Le 23 mars, nos bateliers nous montrèrent, sur la rive droite, une pagode qui contenait l’empreinte d’un pied de Bouddha. Ces sortes d’empreintes sont excessivement nombreuses au Laos. On sait que les plus célèbres, pour les bouddhistes du sud, sont celles du pic d’Adam, sur lequel Gautama a posé son pied gauche, et de la montagne appelée par les Siamois Souana Bapato, et plus connue sous le nom de Phra bat, « pied sacré[1] », qui est située entre Korat et Bankok.

Les maisons et les jardins commençaient à réapparaître en grand nombre sur les bords du fleuve, qui continuait toujours son étonnante course au sud. Nous approchions du chef-lieu de la province. Le soir du même jour, nous nous arrêtâmes à Nong Coung, village considérable situé vis-à-vis de l’embouchure du Se Ngum, le plus grand affluent de la rive gauche du fleuve que nous eussions rencontré depuis Houtén. D’après les renseignements que nous recueillîmes, cette rivière peut être remontée six jours en barque, et traverse une région forestière très-productive. C’est de là que viennent en partie la cannelle, dont nous avions constaté l’apparition quelques jours avant sur les marchés indigènes, et le benjoin, qui ne vaut guère dans le pays que 4 francs 50 centimes le kilogramme. Le commandant de Lagrée eut un instant l’intention de faire explorer par M. Thorel les lieux où l’on récolte la précieuse écorce ; mais, malgré le très-vif désir de notre botaniste, la nécessité d’accélérer notre voyage fit renoncer à ce projet.

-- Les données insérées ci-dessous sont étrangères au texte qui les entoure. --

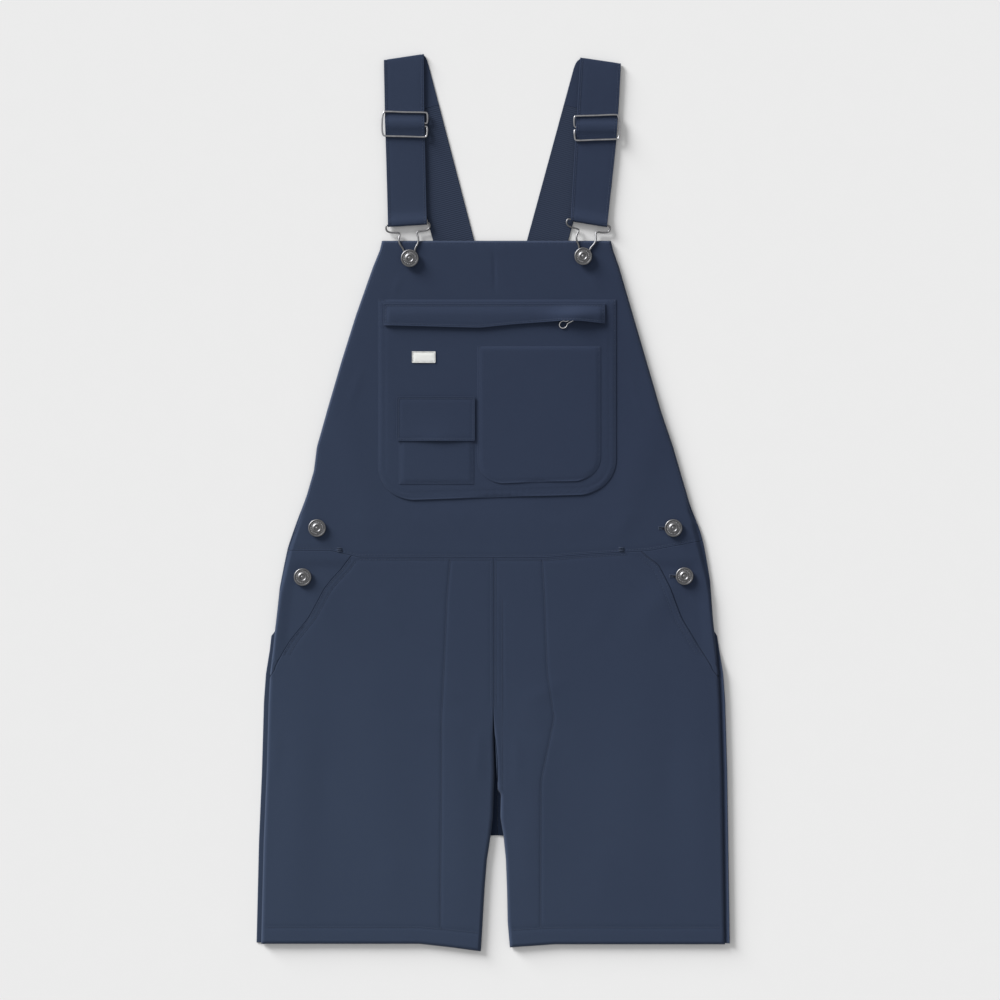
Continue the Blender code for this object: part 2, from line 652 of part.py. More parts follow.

Le lendemain, 24 mars, nous arrivâmes à Ponpissay, où l’on travaillait déjà à l’armement des barques qui devaient remplacer celles de Saniaboury. L’accueil des autorités fut en rapport avec cette activité de bon augure. Ponpissay s’étend sur les deux rives d’un petit affluent de la rive gauche appelé Luong qui vient de Phou Phaphan dans la province voisine de Nong Kay. De nombreuses pagodes attestent la richesse de ce chef-lieu. Les maisons y sont plus élevées que d’habitude au-dessus du sol, et les vastes rez-de-chaussée ainsi obtenus servent d’ateliers pour le tissage de la soie et du coton. Je ne doute pas que Ponpissay ne soit le lieu cité dans la relation de Wusthof sous le nom de Huyloun (huei, ruisseau, rivière, en laotien, et loun, contraction de Luong), comme célèbre pour la fabrication des vêtements de soie. « Ce sont les meilleurs, dit-il, que l’on exporte au Siam, Toncquin, Quinam et Camboje. » Ce commerce n’existe plus aujourd’hui, la domination siamoise ayant absorbé à son profit toutes les relations extérieures des régions laotiennes ; mais les langoutis de soie de cette partie du Laos méritent encore la réputation qu’ils avaient acquise au dix-septième siècle par leurs couleurs brillantes et la finesse de leur tissu.

Le Muong prochain, dont nous n’étions qu’à un jour et demi de marche, était celui

  1. Voyez sur l’étymologie du mot Phra (Prea des Cambodgiens, et Pha des Laotiens), la note du colonel Yule, Mission to the court of Ava, p. 61.